Importing a model using UI

Follow these steps to import a model using UI:

Step 1: Store the model

  1. From the Assets tab of your project in Watson Studio, in the Models section, click New model
  2. In the page that opens, fill in the basic fields:
    • Specify a name for your new model
    • Confirm that the Watson Machine Learning service instance that you associated with your project is selected in the Machine Learning Service section
  3. Click the radio button labeled From file, and then upload your PMML file
  4. Click Create to store the model in your Watson Machine Learning repository.

Step 2: Deploy the model

After the model is stored from the model builder interface, the model details page for your stored model opens automatically.

Deploy your stored model from the model details page by performing the following steps:

  1. Click the Deployments tab
  2. Click Add deployment
  3. Give the deployment a name and then click Save

Importing a model object

Follow these instructions to import a model object:

  1. If your model is located in a remote location, follow Downloading a model stored in a remote location, and then De-serializing models

  2. Store the model object in your Watson Machine Learning repository.
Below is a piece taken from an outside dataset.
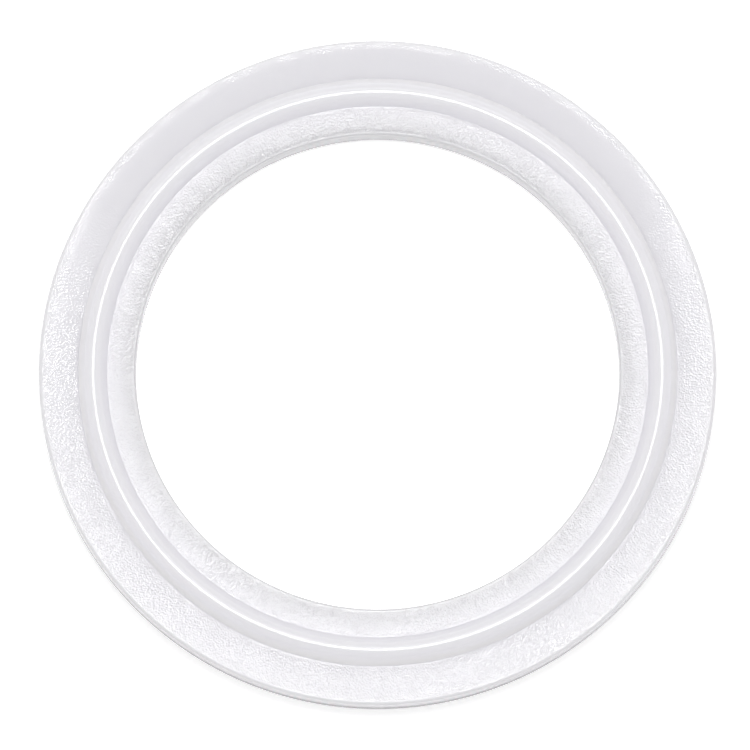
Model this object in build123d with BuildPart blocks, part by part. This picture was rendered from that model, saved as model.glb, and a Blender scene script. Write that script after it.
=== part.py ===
"""Sanitary clamp gasket for a 50.5 mm ferrule pair, moulded in one piece.

Origin at the ring's centre on its mid-plane, +Z along the ring's axis.
The same section is on both faces: a flat land beside the bore, the bead that
seats in the ferrule's groove, and a second land out to the rim.
"""
import os
from math import cos, radians, sin, tan

from build123d import *

# Driving dimensions, millimetres and degrees.
BORE_DIAMETER = 36.9
BEAD_CIRCLE_DIAMETER = 43.5  # the ferrules' groove circle
OUTER_DIAMETER = 51.7
WEB_THICKNESS = 2.05  # from land to land
BEAD_HEIGHT = 0.95  # above its land
BEAD_CROWN_RADIUS = 0.80
BEAD_FLANK_SLOPE = 55  # from the land, so that the bead leaves its mould
BORE_CHAMFER = 0.15
RIM_CHAMFER = 0.35

# Radii and heights worked out from them.
bore_r = BORE_DIAMETER / 2
bead_r = BEAD_CIRCLE_DIAMETER / 2
outer_r = OUTER_DIAMETER / 2
land_z = WEB_THICKNESS / 2
crest_z = land_z + BEAD_HEIGHT
slope = radians(BEAD_FLANK_SLOPE)

# Each flank is a straight line that meets the crown's arc without a corner.
crown_half = BEAD_CROWN_RADIUS * sin(slope)
crown_foot_z = crest_z - BEAD_CROWN_RADIUS * (1 - cos(slope))
bead_half = crown_half + (crown_foot_z - land_z) / tan(slope)

with BuildPart() as gasket_ring:
    with BuildSketch(Plane.XZ) as section:
        with BuildLine():
            bore_wall = Line((bore_r, 0), (bore_r, land_z))
            inner_land = Line(bore_wall @ 1, (bead_r - bead_half, land_z))
            inner_flank = Line(inner_land @ 1, (bead_r - crown_half, crown_foot_z))
            crown = ThreePointArc(
                inner_flank @ 1, (bead_r, crest_z), (bead_r + crown_half, crown_foot_z)
            )
            outer_flank = Line(crown @ 1, (bead_r + bead_half, land_z))
            outer_land = Line(outer_flank @ 1, (outer_r, land_z))
            rim = Line(outer_land @ 1, (outer_r, 0))
            Line(rim @ 1, bore_wall @ 0)
        make_face()
        bore_corner = section.vertices().sort_by_distance((bore_r, land_z))[0]
        chamfer(bore_corner, BORE_CHAMFER)
        rim_corner = section.vertices().sort_by_distance((outer_r, land_z))[0]
        chamfer(rim_corner, RIM_CHAMFER)
        mirror(about=Plane.XZ)
    revolve(axis=Axis.Z)

gasket_ring.part.label = "gasket_ring"

os.makedirs("parts", exist_ok=True)
export_step(gasket_ring.part, "parts/gasket_ring.step")
size = gasket_ring.part.bounding_box().size
print("size", size, "faces", len(gasket_ring.faces()), "bead half-width", round(bead_half, 3))
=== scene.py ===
"""Looks of the sanitary clamp gasket: one moulded ring of translucent silicone.

The ring is drawn as a section and spun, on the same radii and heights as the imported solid
that it stands for. Its edges are rounded where that solid has chamfers and corners. Lengths
are metres, and mm() turns millimetres into them.
"""

import math

import bpy
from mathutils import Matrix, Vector

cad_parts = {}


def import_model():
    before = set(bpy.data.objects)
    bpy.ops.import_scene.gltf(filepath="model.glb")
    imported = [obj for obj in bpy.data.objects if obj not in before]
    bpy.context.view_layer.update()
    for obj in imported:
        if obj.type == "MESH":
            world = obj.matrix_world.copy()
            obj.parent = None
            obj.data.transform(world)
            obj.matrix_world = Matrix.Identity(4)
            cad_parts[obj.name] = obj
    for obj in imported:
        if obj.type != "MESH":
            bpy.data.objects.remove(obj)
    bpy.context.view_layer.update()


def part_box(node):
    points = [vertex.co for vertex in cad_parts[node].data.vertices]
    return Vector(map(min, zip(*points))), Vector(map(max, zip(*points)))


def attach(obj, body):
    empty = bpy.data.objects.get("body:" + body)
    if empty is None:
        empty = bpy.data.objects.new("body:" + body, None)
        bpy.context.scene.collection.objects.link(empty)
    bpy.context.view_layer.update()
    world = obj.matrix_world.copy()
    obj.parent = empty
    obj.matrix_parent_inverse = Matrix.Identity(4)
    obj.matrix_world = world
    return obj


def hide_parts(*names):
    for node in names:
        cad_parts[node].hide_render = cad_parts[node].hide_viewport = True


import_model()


def mm(length):
    """Millimetres as the scene's metres."""
    return length * 0.001


# The ring's driving sizes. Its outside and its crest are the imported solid's.
NODE = "gasket_ring"
LOW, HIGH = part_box(NODE)
BORE_R = mm(36.9 / 2)
BEAD_R = mm(43.5 / 2)
OUTER_R = HIGH[0]
LAND_Z = mm(2.05 / 2)
CREST_Z = HIGH[2]
CROWN_R = mm(0.80)
FLANK_SLOPE = math.radians(55)

# The rounded edges, and how many straight steps each arc of the section has.
BORE_EDGE_R = mm(0.18)
FOOT_R = mm(0.12)
RIM_R = mm(0.25)
BORE_EDGE_STEPS = 6
FOOT_STEPS = 5
CROWN_STEPS = 28
RIM_STEPS = 12

# Each flank is straight from the crown's arc to the fillet at its foot.
CROWN_HALF = CROWN_R * math.sin(FLANK_SLOPE)
CROWN_FOOT_Z = CREST_Z - CROWN_R * (1 - math.cos(FLANK_SLOPE))
BEAD_HALF = CROWN_HALF + (CROWN_FOOT_Z - LAND_Z) / math.tan(FLANK_SLOPE)
FOOT_REACH = FOOT_R * math.tan(FLANK_SLOPE / 2)

# The radii between which each land is flat.
INNER_LAND_START = BORE_R + BORE_EDGE_R
INNER_LAND_END = BEAD_R - BEAD_HALF - FOOT_REACH
OUTER_LAND_START = BEAD_R + BEAD_HALF + FOOT_REACH
OUTER_LAND_END = OUTER_R - RIM_R

# The section is spun through one wedge, which is doubled until it goes all the way round.
DOUBLINGS = 4
STEPS_A_WEDGE = 40
WEDGE = 2 * math.pi / 2**DOUBLINGS
MERGE_DISTANCE = mm(0.002)


# ---- the ring ----------------------------------------------------------------

def start_section(radius, height):
    """A new mesh of one vertex, in edit mode, at this place in the XZ plane."""
    bpy.ops.object.select_all(action="DESELECT")
    bpy.ops.mesh.primitive_plane_add(size=mm(1), location=(radius, 0, height))
    bpy.ops.object.transform_apply(location=True)
    bpy.ops.object.mode_set(mode="EDIT")
    bpy.ops.mesh.merge(type="CENTER")
    return bpy.context.object


def pen_place():
    """Where the section's last vertex is."""
    mesh = bpy.context.object
    mesh.update_from_editmode()
    return [v.co.copy() for v in mesh.data.vertices if v.select][-1]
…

For details, refer to Storing model in Watson Machine Learning repository.

Importing a model using path to file

Follow these steps to import a model using a path to a file:

  1. If your model is located in a remote location, follow Downloading a model stored in a remote location to download it.

  2. If your model is located locally, place it in a specific directory:

  !cp <saved model> <target directory>
  !cd <target directory>
  1. For scikit-learn, XGBoost, Tensorflow, and PyTorch models, if the downloaded file is not a .tar.gz archive, make an archive:
  !tar -zcvf <saved model>.tar.gz <saved model>

The model file must be at the top level of the directory, for example:

  assets/
  <saved model>
  variables/
  variables/variables.data-00000-of-00001
  variables/variables.index
  1. Use the path to the saved file to store the model file in your Watson Machine Learning repository. For details, refer to Storing model in Watson Machine Learning repository.

Importing a model using path to directory

Follow these steps to import a model using a path to a directory:

  1. If your model is located in a remote location, refer to Downloading a model stored in a remote location.
  2. If your model is located locally, place it in a specific directory:
  !cp <saved model> <target directory>
  !cd <target directory>

For scikit-learn, XGBoost, Tensorflow, and PyTorch models, the model file must be at the top level of the directory, for example:

  assets/
  <saved model>
  variables/
  variables/variables.data-00000-of-00001
  variables/variables.index
  1. Use the directory path to store the model file in your Watson Machine Learning repository. For details, refer to Storing model in Watson Machine Learning repository.

Downloading a model stored in a remote location

Follow this sample code to download your model from a remote location:

import os
from wget import download

target_dir = '<target directory name>'
if not os.path.isdir(target_dir):
    os.mkdir(target_dir)
filename = os.path.join(target_dir, '<model name>')
if not os.path.isfile(filename):
    filename = download('<url to model>', out = target_dir)

Storing model in your Watson Machine Learning repository

Use this code to store your model in your Watson Machine Learning repository:

from ibm_watson_machine_learning import APIClient

client = APIClient(<your credentials>)
sw_spec_uid = client.software_specifications.get_uid_by_name("<software specification name>")

meta_props = {
    client.repository.ModelMetaNames.NAME: "<your model name>",
    client.repository.ModelMetaNames.SOFTWARE_SPEC_UID: sw_spec_uid,
    client.repository.ModelMetaNames.TYPE: "<model type>"}
  
client.repository.store_model(model=<your model>, meta_props=meta_props)

Notes:

  • Depending on the model framework used, <your model> may be the actual model object, full path to a saved model file, or a path to a directory where the model file is located. For details, see Supported input formats.
  • For a list of available software specifications to use as <software specification name>, use the client.software_specifications.list() method.
  • For a list of available model types to use as model_type, refer to Specifying a model type and configuration.
  • For information on how to create the <your credentials> dictionary, refer to Watson Machine Learning authentication.

De-serializing models

To de-serialize models, follow these sections:

De-serializing scikit-learn and XGBoost models

Use this code to de-serialize your scikit-learn and XGBoost model:

  import joblib

  <your_model> = joblib.load("<saved model>")

De-serializing Spark MLlib models

Use this code to de-serialize your Spark MLlib model:

  from pyspark.ml import PipelineModel

  <your model> = PipelineModel.load("<saved model>")